While the benefits and issues may vary between implementation, there are a few big potential benefits and issues of this paradigm. Functionality simply requires that it knows the abstract data type of the variables it is working with. Functions and interfaces can be used on all objects with the same data fields, for instance the object's "position". Data can be grouped into objects or "entities" according to preference with little to no consequence.
While data-driven design does prevent coupling of data and functionality, in some cases, data-driven programming has been argued to lead to bad object-oriented design, especially when dealing with more abstract data. This is because a purely data-driven object or entity is defined by the way it is represented. Any attempt to change the structure of the object would immediately break the functions that rely on it.

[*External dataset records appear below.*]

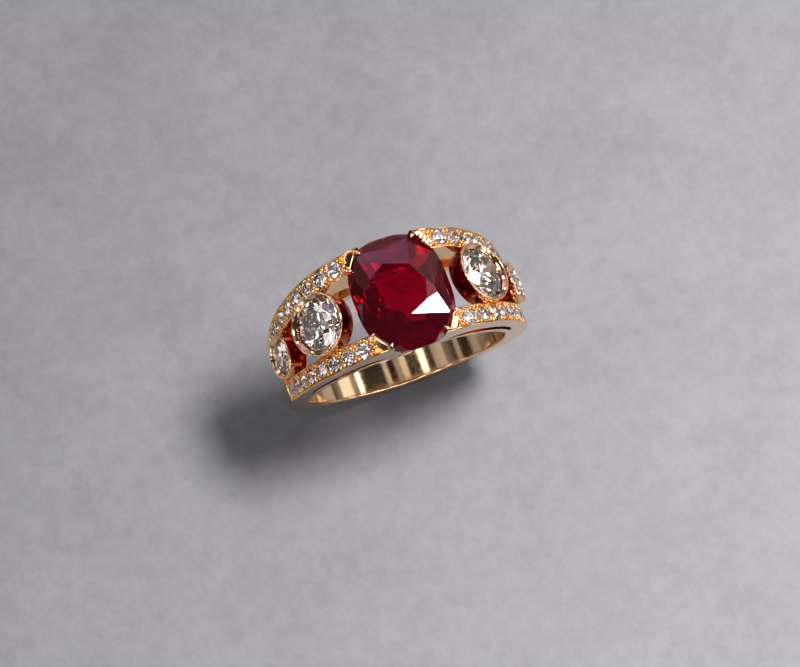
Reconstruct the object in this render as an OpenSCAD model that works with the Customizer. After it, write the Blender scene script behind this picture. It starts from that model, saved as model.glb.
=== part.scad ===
// Cocktail ring: a cushion ruby held at its four corners by pave-set arms, with two
// bezel-set diamonds on each shoulder, open between the arms and closed by a polished shank.
// Millimetres. The origin is the centre of the finger hole. +Y is the hole's axis, +Z points
// up through the ruby and +X to the wearer's right. Angles are measured from +Z towards +X.

/* [Finger hole] */
// Radius of the finger hole
finger_r = 8.5; // [7.5:0.1:10]

/* [Band profile seen along the finger] */
// Thickness of the gold beside the finger, halfway up
side_t = 1.8; // [1.4:0.1:2.2]
// Extra height of the arms at the top of the arch
crown_rise = 1.95; // [1.4:0.05:2.2]
// Thickness of the gold under the finger
sole_t = 1.4; // [1.2:0.1:1.8]
// Thickness of the narrow bands over the finger
strip_t = 0.65; // [0.5:0.05:0.9]

/* [Band width along the finger] */
// Half of the ring's width at the height of the hole's centre
mid_half_w = 2.75; // [2.4:0.05:3.2]
// Half of the shank's width under the finger
sole_half_w = 1.25; // [1.1:0.05:1.5]
// Widening of each side face per millimetre of height
flare = 0.165; // [0.12:0.005:0.2]
// How fast that widening fades with height
flare_fade = 0.0018; // [0:0.0002:0.003]
// Width of a pave arm
rail_w = 1.75; // [1.5:0.05:1.9]
// Width of a finger band
strip_w = 1.95; // [1.6:0.05:2.2]

/* [Side openings] */
// Angle where each crescent opening starts, near the ruby
slot_start = 18; // [16:1:22]
// Angle where each crescent opening ends, near the shank
slot_end = 67; // [60:1:70]
// Greatest height of a crescent opening
slot_h = 1; // [0.6:0.05:1.1]

/* [Ruby] */
// Width across the ring's face
ruby_w = 7.75; // [7:0.05:8.2]
// Length along the finger
ruby_l = 9.6; // [9:0.05:10]
// Squareness of the cushion outline, where 2 is an ellipse
ruby_square = 2.7; // [2.2:0.1:3.4]
// Height of the girdle above the hole's centre
girdle_z = 11.15; // [11.1:0.05:11.6]
// Height of the crown
crown_h = 1.2; // [0.9:0.05:1.4]
// Table width as a share of the ruby's width
table_share = 0.58; // [0.5:0.01:0.65]

/* [Bezel-set diamonds] */
// Outer radius of a large bezel
large_bezel_r = 2.55; // [2.3:0.05:2.6]
// Radius of a large diamond
large_stone_r = 2.12; // [1.9:0.01:2.2]
// Distance of a large bezel's rim from the hole's centre
large_bezel_at = 12.24; // [12:0.02:12.4]
// Angle of the large bezels
large_bezel_angle = 35.1; // [34:0.1:37]
// Tilt of a large bezel's axis from +Z
large_bezel_tilt = 41.8; // [40:0.1:44]
// Outer radius of a small bezel
small_bezel_r = 1.8; // [1.6:0.05:1.9]
// Radius of a small diamond
small_stone_r = 1.42; // [1.2:0.01:1.5]
// Distance of a small bezel's rim from the hole's centre
small_bezel_at = 11.27; // [11.1:0.01:11.4]
// Angle of the small bezels
small_bezel_angle = 64; // [62:0.5:66]
// Tilt of a small bezel's axis from +Z
small_bezel_tilt = 69; // [67:0.5:72]
// Depth of a bezel's wall
bezel_h = 1.6; // [1.3:0.05:1.8]
// Depth of a diamond's girdle below its bezel's rim
stone_sink = 0.34; // [0.3:0.02:0.4]

/* [Pave diamonds] */
// Number of diamonds along each arm
pave_count = 8; // [6:1:8]
// Angle of the diamond nearest the ruby
pave_start = 21.9; // [21:0.1:23]
// Angle between two neighbouring diamonds
pave_pitch = 7.0; // [6.6:0.1:7.2]
// Diameter of the diamond nearest the ruby
pave_d_first = 1.26; // [1.1:0.01:1.3]
// Diameter of the diamond nearest the shank
pave_d_last = 1.0; // [0.9:0.01:1.1]

/* [Hidden] */
$fn = 64;
outline_step = 3;
arm_end = 78;
lip_angle = 10.6;
lip_foot_angle = 8.4;
side_r = finger_r + side_t;
sole_r = finger_r + sole_t;
strip_r = finger_r + strip_t;
top_reach = 13.5;
low_reach = -10.5;
cut_l = 14;
slot_mid = (slot_start + slot_end) / 2;
slot_chord = strip_r * sin((slot_end - slot_start) / 2);
slot_sag = strip_r + slot_h - strip_r * cos((slot_end - slot_start) / 2);
slot_r = (slot_chord * slot_chord + slot_sag * slot_sag) / (2 * slot_sag);
slot_at = strip_r + slot_h - slot_r;
culet_z = finger_r + 0.15;
girdle_t = 0.2;
outline_points = 40;
pave_inset = 0.82;
pave_sink = 0.08;
claw_r = 0.28;
claw_h = 0.9;
claw_drop = 0.6;
inner_claw = [3.72, 2.92];
outer_claw = [2.95, 4.02];
stone_gap = 0.01;
bezel_taper = 0.12;
rim_groove = 0.12;
rim_h = 0.12;
rim_lip = 0.1;
gallery_wall = 0.2;
gallery_in = 0.55;
gallery_top = 0.9;
pit_depth = 0.9;
brilliant_table = 0.56;
brilliant_crown = 0.32;
brilliant_girdle = 0.04;
brilliant_depth = 0.8;
belly_drop = 1.3;
belly_share = 0.58;
culet_share = 0.1;
seat_clearance = 1.004;
seat_steps = [[girdle_z - 0.5, 3, seat_clearance], [girdle_z - 1.05, 0.6, 0.83], [culet_z - 0.2, 1.7, 0.6]];
thin = 0.02;

SIDES = ["left", "right"];
FACES = ["front", "back"];
PAVE_NODES = [for (f = FACES) for (s = SIDES) for (i = [1:pave_count]) str(f, "_", s, "_pave_", i)];

// Half of the ring's width at a height z
function half_width(z) = max(sole_half_w, mid_half_w + flare * z - flare_fade * z * z);

// Outer radius of the ring at an angle from +Z
function outer_r(a) = cos(a) > 0
    ? side_r + crown_rise * pow(cos(a), 2)
    : side_r + (sole_r - side_r) * pow(cos(a), 2);

// Direction of the outer surface's normal at an angle from +Z
function normal_angle(a) = a + atan(crown_rise * sin(2 * a) / outer_r(a));

// Point of the front view at an angle and a radius
function at(a, r) = [r * sin(a), r * cos(a)];

// Signed power, for the cushion outline
function spow(v, e) = sign(v) * pow(abs(v), e);

// Cushion outline, scaled by k
function cushion(k) = [for (i = [0:outline_points - 1]) let (a = 360 * i / outline_points)
    [k * ruby_w / 2 * spow(cos(a), 2 / ruby_square), k * ruby_l / 2 * spow(sin(a), 2 / ruby_square)]];

// Diameter of pave diamond i of one arm
function pave_d(i) = pave_d_first + (pave_d_last - pave_d_first) * (i - 1) / (pave_count - 1);

// Front-view outline in X and Z, extruded along the finger
module across(points) {
    rotate([90, 0, 0]) linear_extrude(cut_l, center = true) polygon(points);
}

// Band of the side view between two distances in from the side faces, on the +Y side
module side_layer(outside, inside) {
    levels = [low_reach:0.75:top_reach];
    outer_edge = [for (z = levels) [half_width(z) - outside, z]];
    inner_edge = [for (i = [len(outer_edge) - 1:-1:0]) outer_edge[i] - [inside - outside, 0]];
    rotate([90, 0, 90]) linear_extrude(2 * cut_l, center = true) polygon(concat(outer_edge, inner_edge));
}

// The whole width between the side faces
module full_width() {
    levels = [low_reach:0.75:top_reach];
    right_edge = [for (z = levels) [half_width(z), z]];
    left_edge = [for (i = [len(right_edge) - 1:-1:0]) [-right_edge[i][0], right_edge[i][1]]];
    rotate([90, 0, 90]) linear_extrude(2 * cut_l, center = true) polygon(concat(right_edge, left_edge));
}

module finger_hole(r) {
    rotate([90, 0, 0]) cylinder(h = 2 * cut_l, r = r, center = true, $fn = 128);
}

// Moves its children to a seat on the shoulders: angle, distance from the centre, tilt and y
module seat(a, r, tilt, y = 0) {
    translate([r * sin(a), y, r * cos(a)]) rotate([0, tilt, 0]) children();
}

// Mirrors a right-hand, back piece to the side and face that are named
module placed(face, side) {
    mirror([side == "left" ? 1 : 0, 0, 0]) mirror([0, face == "front" ? 1 : 0, 0]) children();
}

// U-shaped polished band under and beside the finger
module shank() {
    outer = [for (a = [arm_end:outline_step:360 - arm_end]) at(a, outer_r(a))];
    color("goldenrod") difference() {
        intersection() {
            across(concat([[0, 0]], outer));
            full_width();
        }
        finger_hole(finger_r);
    }
}

// Narrow arch that closes the finger hole under the ruby
module finger_band(face) {
    reach = strip_r / cos(outline_step);
    sector = [for (a = [-arm_end:outline_step:arm_end]) at(a, reach)];
    color("goldenrod") placed(face, "right") difference() {
        intersection() {
            across(concat([[0, 0]], sector));
            side_layer(0, strip_w);
            finger_hole(strip_r);
        }
        finger_hole(finger_r);
    }
}

// Crescent opening through the side of an arm
module slot() {
    seat(slot_mid, slot_at, 0) rotate([90, 0, 0]) cylinder(h = cut_l * 2, r = slot_r, center = true);
}

// Stepped seat that clears the ruby at an arm's end; each step is its foot, its height and its share
module ruby_seat() {
    for (step = seat_steps)
        translate([0, 0, step[0]]) linear_extrude(step[1]) polygon(cushion(step[2]));
}

// Claw that stands beside the girdle and closes over it
module claw(place) {
    translate([place[0], place[1], girdle_z - claw_drop]) {
        cylinder(h = claw_h, r = claw_r);
        translate([0, 0, claw_h]) sphere(claw_r);
    }
}

// One pave arm, from the ruby's corner down to the shank
module arm(face, side) {
    outer = [for (a = [lip_angle:outline_step:arm_end]) at(a, outer_r(a))];
    inner = [at(arm_end, outer_r(arm_end)), at(arm_end, finger_r), at(lip_foot_angle, finger_r)];
    color("goldenrod") placed(face, side) difference() {
        union() {
            intersection() {
                across(concat(outer, inner));
                side_layer(0, rail_w);
            }
            claw(inner_claw);
            claw(outer_claw);
        }
        finger_hole(strip_r);
        slot();
        ruby_seat();
        seat(large_bezel_angle, large_bezel_at, large_bezel_tilt)
            translate([0, 0, -bezel_h - 1]) cylinder(h = bezel_h + 3, r = large_bezel_r);
        seat(small_bezel_angle, small_bezel_at, small_bezel_tilt)
            translate([0, 0, -bezel_h]) cylinder(h = bezel_h + 3, r = small_bezel_r);
        for (i = [1:pave_count]) {
            pave_place(i) translate([0, 0, -pit_depth]) cylinder(h = 2, r = pave_d(i) / 2 + stone_gap);
        }
    }
}

// Cushion-cut ruby
module ruby() {
    table = cushion(table_share);
    color("crimson") hull() {
        translate([0, 0, girdle_z]) linear_extrude(girdle_t) polygon(cushion(1));
        translate([0, 0, girdle_z + crown_h]) linear_extrude(thin) polygon(table);
        translate([0, 0, girdle_z - belly_drop]) linear_extrude(thin) polygon(cushion(belly_share));
        translate([0, 0, culet_z]) linear_extrude(thin) polygon(cushion(culet_share));
    }
}

// Collet with a rim that is rubbed over a round diamond
module bezel(r, stone_r) {
    rotate_extrude() polygon([
        [stone_r - rim_lip, rim_h / 2],
        [r - rim_groove, rim_h],
        [r, 0],
        [r - bezel_taper, -bezel_h],
        [stone_r - gallery_in - gallery_wall, -bezel_h],
        [stone_r - gallery_in, -gallery_top],
        [stone_r, -stone_sink - thin],
        [stone_r, -rim_lip]
    ]);
}

// Round brilliant with its girdle at z = 0
module brilliant(r) {
    rotate_extrude() polygon([
        [0, brilliant_crown * r],
        [brilliant_table * r, brilliant_crown * r],
        [r, brilliant_girdle * r],
        [r, 0],
        [0, -brilliant_depth * r]
    ]);
}

module large_bezel(side) {
    color("goldenrod") placed("back", side)
        seat(large_bezel_angle, large_bezel_at, large_bezel_tilt) bezel(large_bezel_r, large_stone_r);
}

module small_bezel(side) {
    color("goldenrod") placed("back", side)
        seat(small_bezel_angle, small_bezel_at, small_bezel_tilt) bezel(small_bezel_r, small_stone_r);
}

module large_diamond(side) {
    color("lightcyan") placed("back", side)
        seat(large_bezel_angle, large_bezel_at, large_bezel_tilt)
        translate([0, 0, -stone_sink]) brilliant(large_stone_r - stone_gap);
}

module small_diamond(side) {
    color("lightcyan") placed("back", side)
        seat(small_bezel_angle, small_bezel_at, small_bezel_tilt)
        translate([0, 0, -stone_sink]) brilliant(small_stone_r - stone_gap);
}

// Seat of pave diamond i on the right-hand, back arm
module pave_place(i) {
    a = pave_start + (i - 1) * pave_pitch;
    z = outer_r(a) * cos(a);
    seat(a, outer_r(a) - pave_sink, normal_angle(a), half_width(z) - pave_inset) children();
}

module pave_diamond(face, side, i) {
    color("lightcyan") placed(face, side) pave_place(i) brilliant(pave_d(i) / 2);
}

shank();
ruby();
for (face = FACES) {
    finger_band(face);
    for (side = SIDES) {
        arm(face, side);
        for (i = [1:pave_count]) {
            pave_diamond(face, side, i);
        }
    }
}
for (side = SIDES) {
    large_bezel(side);
    small_bezel(side);
    large_diamond(side);
    small_diamond(side);
}
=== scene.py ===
from math import atan, atan2, cos, hypot, pi, radians, sin, sqrt
import bpy
import bmesh
from mathutils import Matrix, Vector


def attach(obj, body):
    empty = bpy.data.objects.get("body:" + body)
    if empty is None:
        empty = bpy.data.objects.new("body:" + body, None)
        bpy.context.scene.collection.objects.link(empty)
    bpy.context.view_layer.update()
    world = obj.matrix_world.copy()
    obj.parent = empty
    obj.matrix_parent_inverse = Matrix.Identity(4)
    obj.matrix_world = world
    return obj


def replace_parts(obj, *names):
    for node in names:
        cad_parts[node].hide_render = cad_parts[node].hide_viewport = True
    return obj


# Looks for the cocktail ring: gold work, cut stones, studio light and camera.
# Lengths are in millimetres until a mesh is made, except that lights and camera are in metres throughout.
# +Y is the finger hole's axis, +Z points up through the ruby, and angles are measured from +Z towards +X,
# as in the CAD model.

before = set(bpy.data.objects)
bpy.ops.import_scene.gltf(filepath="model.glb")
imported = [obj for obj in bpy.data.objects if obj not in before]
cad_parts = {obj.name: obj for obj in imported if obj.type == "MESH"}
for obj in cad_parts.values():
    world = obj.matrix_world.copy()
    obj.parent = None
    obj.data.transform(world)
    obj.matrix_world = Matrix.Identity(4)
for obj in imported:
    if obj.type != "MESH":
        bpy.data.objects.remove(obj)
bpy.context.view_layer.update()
MM = 0.001

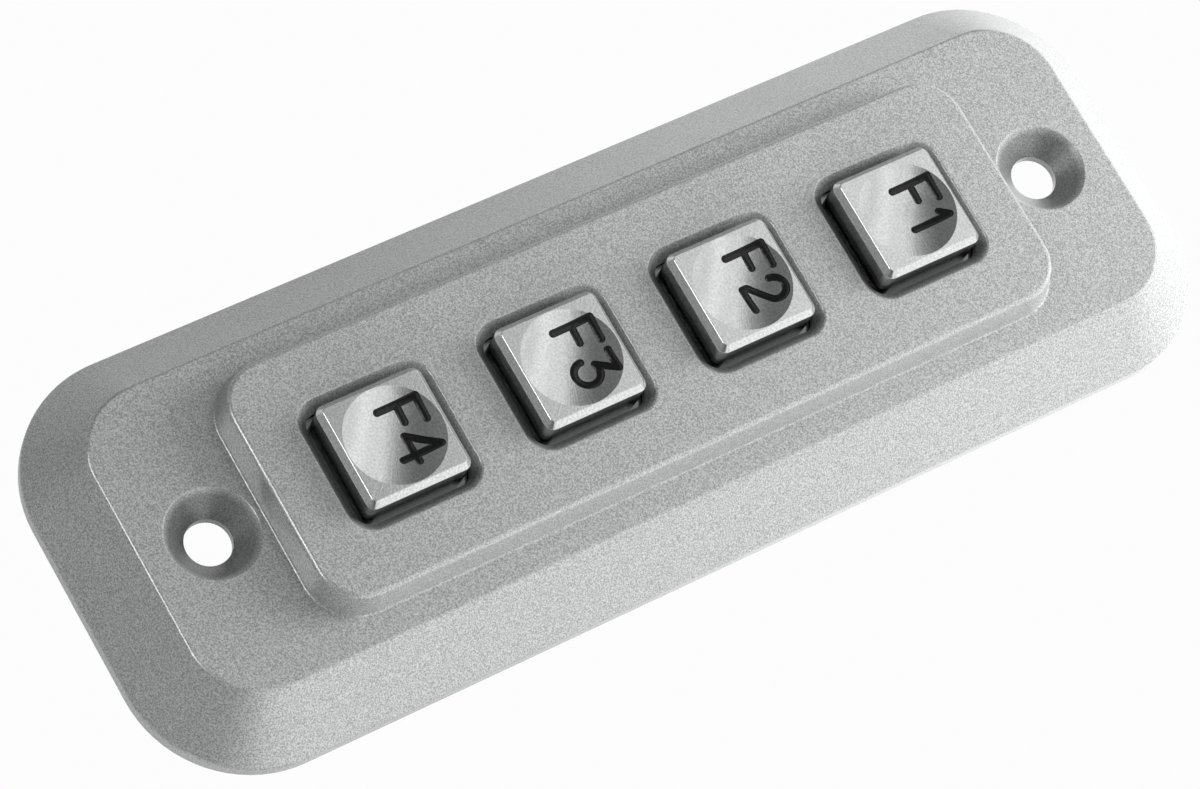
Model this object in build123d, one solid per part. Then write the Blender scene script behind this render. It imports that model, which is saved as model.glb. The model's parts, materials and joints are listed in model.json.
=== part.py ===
from build123d import *
import math
import os

# Four-key panel-mount function keypad, drawn lying on its mounting face.
# +Z points out of the keys, +Y runs along the row towards key F1, +X is the reading direction.
# The origin is in the middle of the rear mounting face. All sizes are in millimetres.

os.makedirs("parts", exist_ok=True)

# ---------------------------------------------------------------- driving dimensions
# key row
key_count = 4
key_pitch = 19.05
key_side = 11.04           # chromed cap above its flange
key_corner_radius = 0.95
key_chamfer_run = 0.52
key_chamfer_drop = 0.7
key_edge_blend = 0.1       # tiny rounding on both edges of the chamfer
key_proud = 2.2            # cap top above the island
key_travel = 1.2
key_wall = 1.4
key_roof = 1.2             # metal left under the deepest point of the dish
dish_margin = 0.1          # flat left between the dish and the chamfer, at the middle of each side
dish_depth = 0.75
flange_overlap = 1.1       # flange beyond the edge of the aperture
flange_thickness = 1.0
flange_corner_radius = 1.8
boss_radius = 2.4
boss_bore_depth = 1.6

# engraved legends
stroke_width = 0.76
glyph_height = 3.95        # between the lowest and highest stroke centre lines
engraving_depth = 0.35
infill_recess = 0.07       # paint surface below the metal around it

# die-cast bezel
aperture_gap = 0.53        # between a cap and its aperture, on each side
aperture_corner_radius = 1.6
entry_run = 0.95           # sloping entry around each aperture, at the island's top
entry_drop = 0.95
entry_edge_radius = 0.3
island_side_margin = 6.95  # aperture edge to island foot, across the row
island_end_margin = 6.7    # aperture edge to island foot, along the row
island_height = 3.15
island_draft = 12.0        # degrees
island_corner_radius = 5.0
island_top_radius = 0.5
island_foot_radius = 0.25
side_land = 2.8            # island foot to the bevel's upper edge, across the row
end_land = 12.3            # island foot to the bevel's upper edge, along the row
plateau_corner_radius = 6.8
plateau_edge_radius = 0.4
bevel_run = 5.4
side_wall_height = 1.6     # upright band under the bevel
rim_edge_radius = 0.4
foot_edge_radius = 0.3
face_thickness = 1.75      # roof of the island
plate_thickness = 3.1      # roof of the wide rear recess, which is as deep as the parts in it need
rear_clearance = 0.4       # mounting face to the lowest screw head
rim_width = 4.5            # rear rim that bears on the mounting panel
island_wall = 3.5          # island foot to the inner key well

# mounting holes, for M4 countersunk screws
screw_hole_diameter = 4.6
countersink_diameter = 9.1
countersink_angle = 90
countersink_margin = 0.63  # island foot to the countersink's edge
countersink_edge_radius = 0.2

# rear gasket
gasket_width = 1.9
gasket_thickness = 1.0
gasket_clearance = 0.05

# silicone keymat
mat_thickness = 1.0
mat_edge_clearance = 1.7   # mat and board inside the rear recess, on each side
mat_end_margin = 2.3       # island foot to the end of the mat and board
dome_hole_radius = 5.0
dome_wall = 0.6
dome_height = 1.6
plunger_radius = 2.6
plunger_collar_radius = 3.5
pip_radius = 1.0
pip_height = 1.3
pip_clearance = 0.05
pill_radius = 2.3
pill_thickness = 0.4
rest_gap = 0.3             # flange below the island roof, with the key at rest

# printed circuit board
board_thickness = 1.6
board_corner_radius = 1.5
pad_thickness = 0.04
pad_reach = 3.0            # from the middle of the key to the edge of its pads
pad_bar = 0.45
pad_gap = 0.4
pad_bars = 7

# board screws, M2 pan head
board_screw_diameter = 2.0
board_screw_head_diameter = 3.6
board_screw_head_height = 1.3
board_screw_reach = 2.4    # into the bezel
board_screw_clearance = 0.1
board_screw_inset = 1.05   # inside the island foot line
board_screw_rows = 3
board_screw_head_blend = 0.65
board_screw_point = 0.33   # chamfer at the tip
cross_width = 0.35         # cross recess in the head
cross_length = 1.8
cross_depth = 0.65

# flat-cable connector on the rear of the board
ffc_ways = 6
ffc_pitch = 1.0
ffc_end_width = 2.0        # housing beyond the last contact, on each side
ffc_depth = 3.8
ffc_height = 1.2
ffc_wall = 0.3
ffc_side_wall = 0.9
ffc_back = 1.0
contact_width = 0.3
contact_thickness = 0.15
contact_tail = 0.9
contact_clearance = 0.03
slider_depth = 1.5
slider_clearance = 0.04
slider_gap = 0.05          # between the closed slider and the housing's face
slider_lip = 0.5           # grip that stays outside the housing

# modelling aids
overcut = 1.0              # how far a cutter passes the face that it opens
hair = 0.001               # a fillet stays this much short of using up its face
near = 0.01                # tolerance for finding edges by their place

# ---------------------------------------------------------------- derived levels, from the mounting face
board_rear_z = rear_clearance + board_screw_head_height
board_top_z = board_rear_z + board_thickness
recess_z = board_top_z + mat_thickness
plateau_z = recess_z + plate_thickness
island_top_z = plateau_z + island_height
key_top_z = island_top_z + key_proud
roof_z = island_top_z - face_thickness
flange_top_z = roof_z - rest_gap
flange_rear_z = flange_top_z - flange_thickness
collar_rear_z = recess_z + dome_height
pill_rear_z = board_top_z + pad_thickness + key_travel
key_roof_z = key_top_z - dish_depth - key_roof
ffc_rear_z = board_rear_z - ffc_height

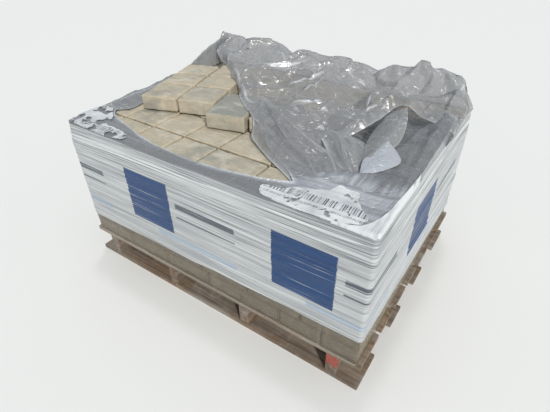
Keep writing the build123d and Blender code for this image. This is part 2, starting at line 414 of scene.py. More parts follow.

As an example, one might represent driving directions as a series of intersections (two intersecting streets) where the driver must turn right or left. If an intersection (in the United States) is represented in data by the zip code (5-digit number) and two street names (strings of text), bugs may appear when a city where streets intersect multiple times is encountered. While this example may be oversimplified, restructuring of data is fairly common problem in software engineering, either to eliminate bugs, increase efficiency, or support new features. In these cases responsibility-driven design may be promoted as a better approach, where functionality and data can be coupled together, so functions don't have to deal with the data representation itself.